Last Wednesday, small boats belonging to the navy of Iran’s powerful Revolutionary Guard attacked three large container ships, two of which were forced to head to Iranian ports for allegedly trying to pass through the Strait without Tehran’s permission.

Donald Trump said Iran’s navy is “lying at the bottom of the sea, completely obliterated”, but that “what we have not hit are their small number of, what they call, ‘fast attack ships,’ because we did not consider them much of a threat”.

The swarm of speedboats, seen as Tehran’s second navy, crossed the narrowest part of the Strait. It is now a serious concern for vessels seeking transit through the waterway, especially as these vessels are difficult to track and often carry weapons onboard.

Speaking to the New York Post, former Pentagon official and Atlantic Council fellow Alex Plitsas, said: “They call them ‘mosquito fleets’ because they’re small and annoying – and they hit. But they’re enough to bite and be obnoxious.”

The boats allow Tehran to shut down the Strait in a more flexible and less costly way than using its larger vessels, including frigates and submarines, many of which were damaged in US-Israeli bombardment earlier this year.

“The Islamic Revolutionary Guard Corps uses a ‘mosquito fleet’ instead of large warships,” Saeid Golkar, a professor of political science at the University of Tennessee in Chattanooga, told Spanish outlet El Pais.

The vessels operate “in swarms, approaching at high speed from different directions. In a narrow area like the Strait of Hormuz, this puts significant pressure on US naval forces”.

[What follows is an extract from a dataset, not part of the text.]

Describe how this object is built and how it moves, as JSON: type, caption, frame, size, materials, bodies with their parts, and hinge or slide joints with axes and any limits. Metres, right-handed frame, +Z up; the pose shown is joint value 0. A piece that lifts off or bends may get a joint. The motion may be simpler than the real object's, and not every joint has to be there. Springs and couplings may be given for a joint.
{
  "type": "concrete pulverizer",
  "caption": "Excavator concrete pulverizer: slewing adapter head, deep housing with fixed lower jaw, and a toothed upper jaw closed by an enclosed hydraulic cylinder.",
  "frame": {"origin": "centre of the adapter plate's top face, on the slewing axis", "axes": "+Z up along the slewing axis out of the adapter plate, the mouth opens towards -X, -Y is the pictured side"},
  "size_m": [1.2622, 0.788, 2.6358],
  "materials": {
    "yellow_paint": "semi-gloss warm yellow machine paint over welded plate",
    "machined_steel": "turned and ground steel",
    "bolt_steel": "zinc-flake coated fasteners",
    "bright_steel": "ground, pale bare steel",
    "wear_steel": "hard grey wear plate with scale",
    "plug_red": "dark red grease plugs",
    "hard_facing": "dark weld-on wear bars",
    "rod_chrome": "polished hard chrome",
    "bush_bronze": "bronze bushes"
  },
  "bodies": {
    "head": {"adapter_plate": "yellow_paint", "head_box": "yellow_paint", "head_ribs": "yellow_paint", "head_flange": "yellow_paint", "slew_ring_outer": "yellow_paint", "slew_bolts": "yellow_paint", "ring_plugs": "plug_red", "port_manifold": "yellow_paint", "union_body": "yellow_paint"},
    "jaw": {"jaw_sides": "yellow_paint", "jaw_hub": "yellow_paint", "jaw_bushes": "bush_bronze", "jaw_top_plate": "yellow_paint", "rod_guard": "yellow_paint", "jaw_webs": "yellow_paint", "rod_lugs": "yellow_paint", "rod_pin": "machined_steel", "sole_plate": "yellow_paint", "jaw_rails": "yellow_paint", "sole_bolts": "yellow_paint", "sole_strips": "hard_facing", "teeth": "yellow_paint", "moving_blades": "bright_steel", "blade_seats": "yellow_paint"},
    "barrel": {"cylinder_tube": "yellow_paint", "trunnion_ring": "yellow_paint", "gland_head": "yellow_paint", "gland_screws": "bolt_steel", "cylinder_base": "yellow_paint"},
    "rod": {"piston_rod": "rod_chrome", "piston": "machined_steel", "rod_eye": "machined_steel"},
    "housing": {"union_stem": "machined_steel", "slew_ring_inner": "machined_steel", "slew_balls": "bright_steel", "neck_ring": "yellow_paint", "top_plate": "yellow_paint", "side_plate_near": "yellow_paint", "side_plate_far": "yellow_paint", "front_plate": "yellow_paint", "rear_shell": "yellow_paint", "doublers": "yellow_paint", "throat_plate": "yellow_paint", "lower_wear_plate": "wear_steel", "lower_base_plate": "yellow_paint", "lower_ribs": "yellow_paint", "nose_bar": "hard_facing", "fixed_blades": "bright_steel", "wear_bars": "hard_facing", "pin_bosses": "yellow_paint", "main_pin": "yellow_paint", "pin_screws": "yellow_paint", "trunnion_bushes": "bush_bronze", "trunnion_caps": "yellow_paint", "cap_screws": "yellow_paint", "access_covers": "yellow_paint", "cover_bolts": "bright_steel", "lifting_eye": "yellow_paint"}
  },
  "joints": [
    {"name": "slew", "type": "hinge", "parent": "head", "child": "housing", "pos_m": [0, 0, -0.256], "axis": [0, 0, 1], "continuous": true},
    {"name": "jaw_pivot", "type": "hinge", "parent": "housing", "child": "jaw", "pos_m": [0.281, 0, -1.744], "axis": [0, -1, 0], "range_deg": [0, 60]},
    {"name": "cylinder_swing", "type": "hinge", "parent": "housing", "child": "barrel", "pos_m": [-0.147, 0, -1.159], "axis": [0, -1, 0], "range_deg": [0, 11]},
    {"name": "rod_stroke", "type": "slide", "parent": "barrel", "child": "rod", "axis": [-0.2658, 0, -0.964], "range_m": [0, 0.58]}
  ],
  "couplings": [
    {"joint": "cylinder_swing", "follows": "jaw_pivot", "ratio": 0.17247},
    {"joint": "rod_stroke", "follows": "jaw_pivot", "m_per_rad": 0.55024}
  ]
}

Footage showing the seizure of the container ships MSC Francesca and Epaminondas in the Strait of Hormuz (IRIB)

The boards are operating a “form of maritime guerrilla warfare focused on harassment, disruption and increasing the cost of US operations, rather than trying to win a traditional battle”, Mr Golkar added.

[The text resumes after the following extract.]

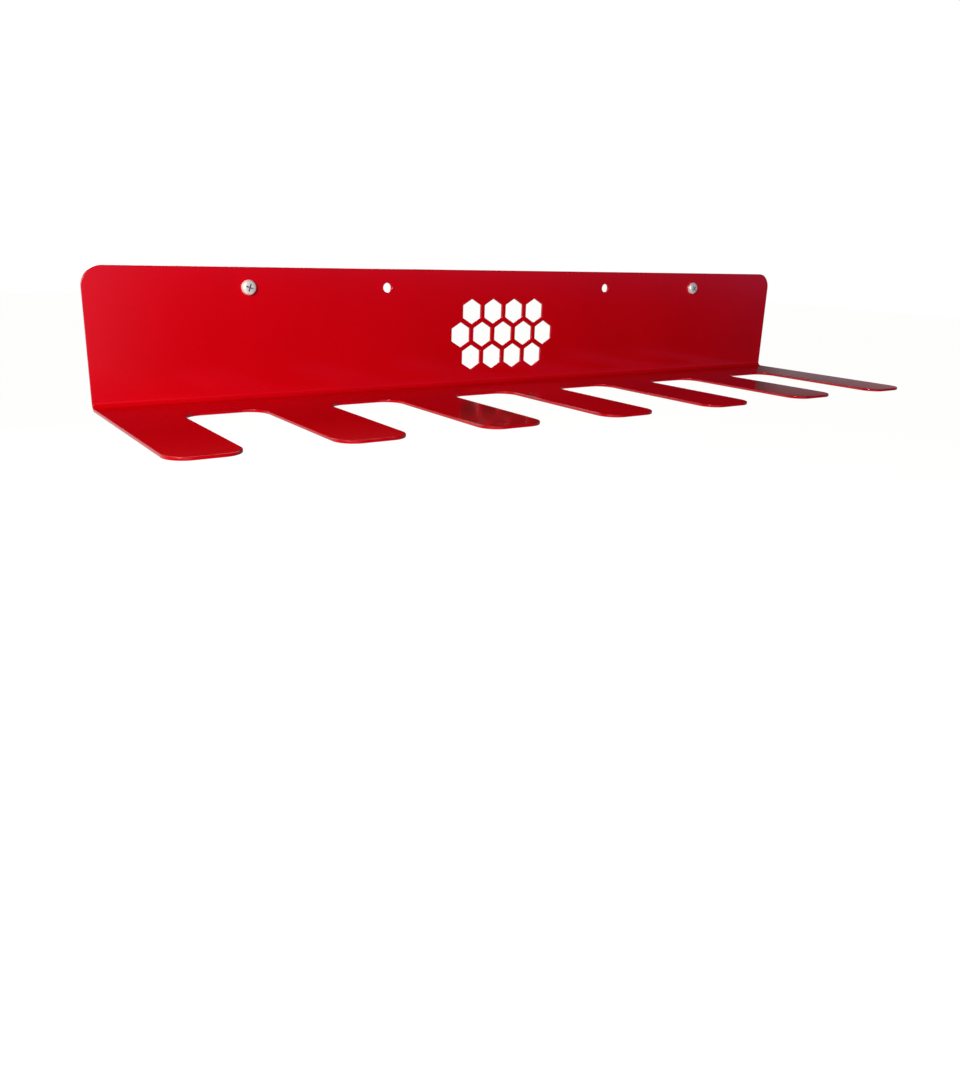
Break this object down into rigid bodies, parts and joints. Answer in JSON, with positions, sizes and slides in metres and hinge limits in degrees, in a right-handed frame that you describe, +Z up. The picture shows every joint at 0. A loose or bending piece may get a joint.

It only takes several small boats to seize an oil tanker, therefore driving up the fears of other tankers, which choose instead to remain anchored, and as a result, push up oil prices.

“They’ve realised they don’t have to actually mine the straits. A couple of drones and a couple of small boats … have been able to choke the world’s largest strategic waterway at risk without actually permanently closing it – and wreaking havoc on the markets,” Mr Plitsas added.

Iranian political scientist Vali Nasr, a former advisor to the Barack Obama administration, told El Pais that “cheap weaponry” is sufficient to deter vessels venturing into the Strait.

The Strait of Hormuz has not been freely open for traffic for two months (Getty)

Control over the waterway has been a crucial element of Iran’s war with the US, which began with US-Israeli attacks on 28 February.

Without the means to match the sheer output of drones and missiles by the US and Israeli militaries, Tehran has been waging war on different fronts.

In normal times, 20 per cent of the world’s oil flows through the Strait of Hormuz. Iran’s blockade of the waterway, and a subsequent blockade of Iranian ports in the Gulf of Oman by the US military, have seen energy prices skyrocket.

Oil prices skyrocketed to more than $125 a barrel on Thursday amid ongoing fears that the prolonged crisis in the Strait of Hormuz could damage the global economy.